Nothing but the lines from the line that contains "Reconstruct the object" through the line that contains "FORM_BOTTOM = 0.318" should appear in the output, each reproduced exactly.

Entries from a dataset:
□ □ □ □ □

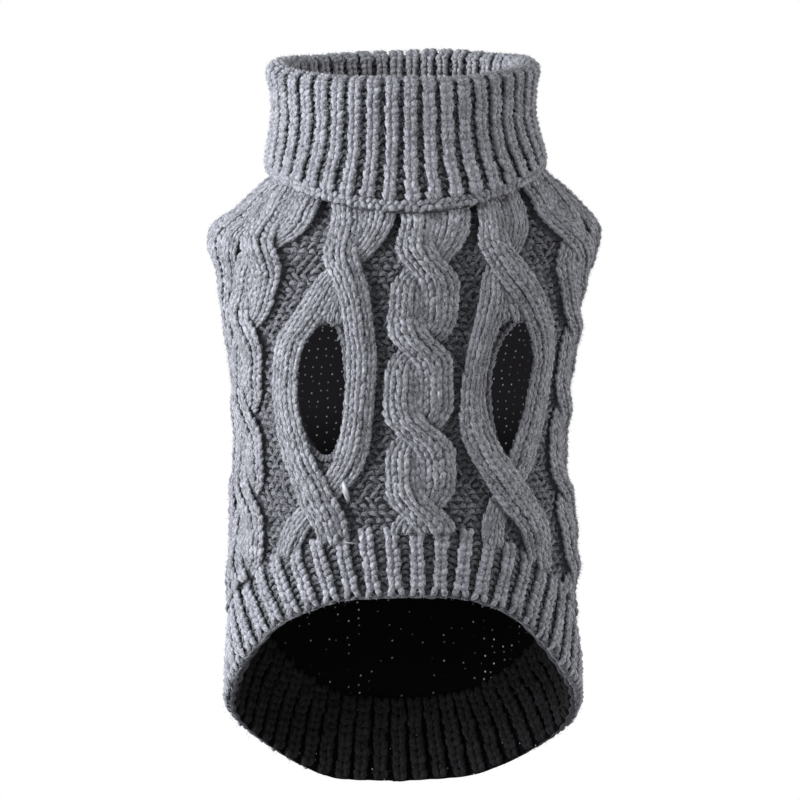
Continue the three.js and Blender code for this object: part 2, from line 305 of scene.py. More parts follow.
RIGHT_HOLE_OUTER = [
    (-4, 27, 10.6, 3.1), (-12.8, 25.7, 10.8, 3.1), (-21.1, 24.4, 11.6, 3.5), (-28.3, 25.6, 13, 4.5),
    (-34.7, 29.2, 15, 5.1), (-42.1, 34.4, 16.4, 5.2), (-51.1, 40.5, 15.6, 4.4), (-61.5, 46.4, 15, 3.6),
    (-70.6, 50.3, 14.4, 3.2), (-79.3, 52.2, 14.2, 3.1), (-89.8, 51.6, 14.8, 3.1), (-99.3, 50.4, 14.8, 3.1),
    (-108.2, 47.9, 15, 3.1), (-116.3, 45.4, 15.4, 2.9), (-124.6, 42.6, 15, 2.1), (-130.4, 39.5, 14, 1.3),
    (-138.3, 34.2, 12.2, 1.1), (-146, 31.2, 10.4, 1.9), (-156, 30.4, 10, 2.0)]
RIGHT_HOLE_INNER = [
    (-4, 38.5, 11, 3.1), (-13.4, 36.7, 10.8, 3.1), (-19.1, 35, 10.8, 3.0), (-26.8, 33.2, 10.8, 2.4),
    (-32.8, 30.8, 11, 1.3), (-37.5, 28.2, 10.8, 1.2), (-43, 26.8, 11, 2.1), (-49.9, 26.6, 12, 2.9),
    (-57.4, 25.6, 12.4, 3.1), (-67.8, 23.3, 10.8, 3.1), (-76.1, 22, 10.4, 3.1), (-86.6, 20.9, 10.4, 3.1),
    (-97.2, 20.9, 11.5, 3.1), (-106.6, 22.6, 14, 3.3), (-114.4, 26, 15.4, 3.9), (-123.3, 31.6, 16.8, 4.7),
    (-131.5, 37.2, 18, 5.1), (-139.2, 42.6, 18.4, 5.0), (-147.7, 48.8, 17, 4.1), (-157.4, 51.8, 14, 3.0),
    (-168, 53, 13, 2.6)]
LEFT_SEAM_KNIT = [(-4, -88, 15, 2.8), (-16, -85.5, 18, 3.1), (-31, -83.5, 21, 3.3), (-50, -86.5, 18, 3.2),
                  (-65, -91, 14, 2.9), (-80, -93.5, 13, 2.8), (-100, -96, 11, 2.6)]
RIGHT_SEAM_KNIT = [(-4, 85, 12, 2.6), (-16, 83, 15, 2.9), (-31, 84, 17, 3.0), (-50, 88, 14, 2.9),
                   (-65, 90.5, 12, 2.7), (-80, 91, 11, 2.6), (-100, 90.5, 12, 2.6), (-120, 90, 12, 2.6),
                   (-150, 91.5, 11, 2.5), (-180, 93, 9, 2.4), (-212, 95, 8, 2.2)]
LEFT_FILL_KNIT = [(-12, -78, 5, 1.6), (-18, -76.5, 8, 2.3), (-25, -75, 10, 2.7), (-31, -74, 11, 2.9),
                  (-39, -75.5, 9, 2.7), (-46, -77.5, 7, 2.2), (-52, -79, 5, 1.6)]
RIGHT_FILL_KNIT = [(-8, 77, 6, 1.8), (-16, 75, 9, 2.6), (-24, 74, 11, 2.9), (-32, 74.5, 11, 2.9),
                   (-40, 76.5, 9, 2.6), (-47, 79, 7, 2.2), (-54, 81, 5, 1.6)]
LEFT_GUSSET = [(-44, -31, 4, 1.6), (-50, -32.5, 7, 1.9), (-56, -34.5, 10, 1.9), (-61, -36, 11, 1.5)]
RIGHT_GUSSET = [(-41, 30.5, 4, 1.6), (-47, 31.5, 7, 1.9), (-54, 34, 11, 1.9), (-61, 36.5, 13, 1.5)]

belly_strands = [
    *plain_cable(CENTRE_AXIS, (-36, -70, -106.4, -139.8), -158),
    charted_strand(LEFT_HOLE_OUTER, -160), charted_strand(LEFT_HOLE_INNER, -166),
    charted_strand(RIGHT_HOLE_OUTER, -156), charted_strand(RIGHT_HOLE_INNER, -168),
    *plain_cable(LEFT_SIDE_AXIS, (-31, -66, -103, -138, -172), -196),
    *plain_cable(RIGHT_SIDE_AXIS, (-29, -67, -101, -137.5, -172), -210, relief=0.7),
    charted_strand(LEFT_SEAM_KNIT, -98), charted_strand(RIGHT_SEAM_KNIT, -208),
    charted_strand(LEFT_FILL_KNIT, -52), charted_strand(RIGHT_FILL_KNIT, -54),
    charted_strand(LEFT_GUSSET, -59.5), charted_strand(RIGHT_GUSSET, -61),
]
# The back has no photograph, so it gets five plain cables like the one on the belly.
BACK_ANGLES = (106.5, 143, 180, 218, 257)
BACK_CROSSINGS = (-34, -68.5, -103, -137.5, -172, -206.5, -241)
# The two outer ones lie beside the seams, where the worn cloth is stretched and their relief is lower.
SEAM_RELIEF = 0.45
back_strands = []
for back_angle in BACK_ANGLES:
    relief = SEAM_RELIEF if back_angle in (BACK_ANGLES[0], BACK_ANGLES[-1]) else 1.0
    back_axis = [(-260, back_angle), (-60, back_angle), (-4, back_angle)]
    back_strands += plain_cable(back_axis, BACK_CROSSINGS, -256, relief=relief)
# The back's left cable stands right beside the seam, so its swelling is felt on the belly's side too.
beside_belly = [
    strand._replace(arcs=strand.arcs - 2 * half_round(strand.levels)) for strand in back_strands[-2:]]
print(len(belly_strands), "strands on the belly and", len(back_strands), "on the back")

# %% [markdown]
# ## Laying the cloth out
# Three small helpers place everything on the body. `place` puts a point on the cloth at an angle and a
# level, any distance out from it. `lift` tells how high the strands raise the cloth there, since a rope of
# stitches is a rounded ridge. `in_hole` tells how far a point lies from a leg hole's outline, which is at 1.
# Worn cloth is never even, so a few long, shallow dents run through everything that `place` makes.

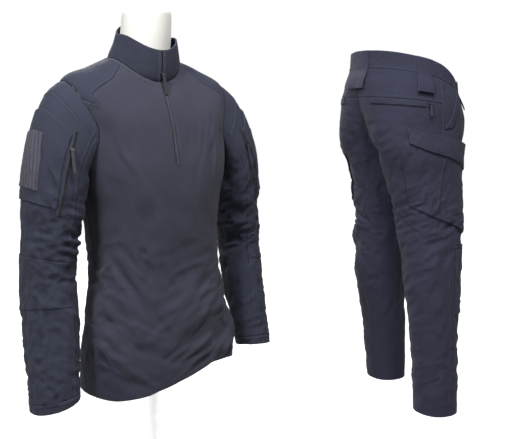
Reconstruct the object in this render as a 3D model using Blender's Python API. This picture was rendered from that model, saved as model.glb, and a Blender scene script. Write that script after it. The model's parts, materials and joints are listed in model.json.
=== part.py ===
"""A training uniform: a quarter-zip shirt on a torso form with its stand, and a pair of
cargo trousers that stand filled out beside it. Metres, +Z up, floor at z = 0. The shirt
faces -Y, and the origin is the middle of the stand's underside."""

import math

import bmesh
import bpy
import numpy as np

# Driving sizes
WALL = 0.002  # thickness of the cloth
SEAM_GAP = 0.0009  # between two pieces that meet at a seam
LAY_GAP = 0.0004  # under a piece that lies on another
FORM_CLEARANCE = 0.009  # between the shirt and the torso form inside it
TROUSER_SPOT = (0.864, 0.010)  # where the trousers stand
TROUSER_YAW = math.radians(77.0)  # turn of the trousers about +Z, away from facing -Y
BASE_RADIUS = 0.135
BASE_THICKNESS = 0.012
POLE_RADIUS = 0.0125
FORM_BOTTOM = 0.318  # underside of the torso form

# Colours: base colour, roughness, metallic
COLOURS = {
    "knit": ((0.060, 0.056, 0.082), 0.85, 0.0),
    "woven": ((0.052, 0.060, 0.085), 0.80, 0.0),
    "trouser": ((0.045, 0.050, 0.078), 0.80, 0.0),
    "loop": ((0.072, 0.070, 0.100), 0.95, 0.0),
    "zip": ((0.030, 0.032, 0.040), 0.55, 0.0),
    "pull": ((0.110, 0.115, 0.130), 0.45, 0.0),
    "form": ((0.850, 0.840, 0.800), 0.55, 0.0),
    "metal": ((0.700, 0.700, 0.700), 0.30, 0.9),
}

# Shirt body, from the hem up to the seam of the collar. A row is a ring round the body.
SHIRT_COLUMNS = ("half_width", "middle", "front", "back", "z_side", "z_front", "z_back", "square")
SHIRT_ROWS = (
    # name, then the columns above; the ring's front and back are its y, in metres
    ("hem", 0.176, -0.022, -0.158, 0.112, 0.240, 0.236, 0.232, 2.3),
    ("hip", 0.174, -0.024, -0.157, 0.108, 0.315, 0.312, 0.312, 2.3),
    ("high_hip", 0.163, -0.025, -0.148, 0.098, 0.400, 0.398, 0.400, 2.3),
    ("waist", 0.148, -0.018, -0.131, 0.096, 0.500, 0.498, 0.500, 2.3),
    ("ribs", 0.153, -0.010, -0.127, 0.108, 0.610, 0.606, 0.612, 2.3),
    ("armpit", 0.176, -0.002, -0.124, 0.122, 0.735, 0.712, 0.735, 2.4),
    ("chest", 0.184, 0.004, -0.112, 0.122, 0.825, 0.770, 0.815, 2.4),
    ("shoulder", 0.192, 0.010, -0.098, 0.116, 0.905, 0.825, 0.880, 2.3),
    ("trapezius", 0.128, 0.013, -0.078, 0.102, 0.938, 0.872, 0.930, 2.2),
    ("neck_seam", 0.080, 0.012, -0.057, 0.084, 0.956, 0.905, 0.966, 2.1),
)
# How far the hem rides up, by the angle round the body from the centre front
HEM_LIFTS = (
    (-180.0, 0.010),
    (-120.0, 0.002),
    (-60.0, 0.003),
    (-30.0, 0.016),
    (-12.0, 0.033),
    (0.0, 0.046),
    (15.0, 0.058),
    (35.0, 0.055),
    (60.0, 0.038),
    (90.0, 0.028),
    (135.0, 0.030),
    (180.0, 0.010),
)
HEM_LIFT_LEVELS = 2.6  # rows of the table above the hem over which the lift fades
ARMPIT, SHOULDER, NECK_SEAM = 5, 7, 9  # places of those rows in the table

# Steps over which each surface's normals are read
SHIRT_STEPS, COLLAR_STEPS, SLEEVE_STEPS, LEG_STEPS = (0.004, 0.01), (0.004, 0.02), (0.05, 0.05), (0.01, 0.002)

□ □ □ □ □

__TASK RESULT__:
Reconstruct the object in this render as a 3D model using Blender's Python API. This picture was rendered from that model, saved as model.glb, and a Blender scene script. Write that script after it. The model's parts, materials and joints are listed in model.json.
=== part.py ===
"""A training uniform: a quarter-zip shirt on a torso form with its stand, and a pair of
cargo trousers that stand filled out beside it. Metres, +Z up, floor at z = 0. The shirt
faces -Y, and the origin is the middle of the stand's underside."""

import math

import bmesh
import bpy
import numpy as np

# Driving sizes
WALL = 0.002  # thickness of the cloth
SEAM_GAP = 0.0009  # between two pieces that meet at a seam
LAY_GAP = 0.0004  # under a piece that lies on another
FORM_CLEARANCE = 0.009  # between the shirt and the torso form inside it
TROUSER_SPOT = (0.864, 0.010)  # where the trousers stand
TROUSER_YAW = math.radians(77.0)  # turn of the trousers about +Z, away from facing -Y
BASE_RADIUS = 0.135
BASE_THICKNESS = 0.012
POLE_RADIUS = 0.0125
FORM_BOTTOM = 0.318  # underside of the torso form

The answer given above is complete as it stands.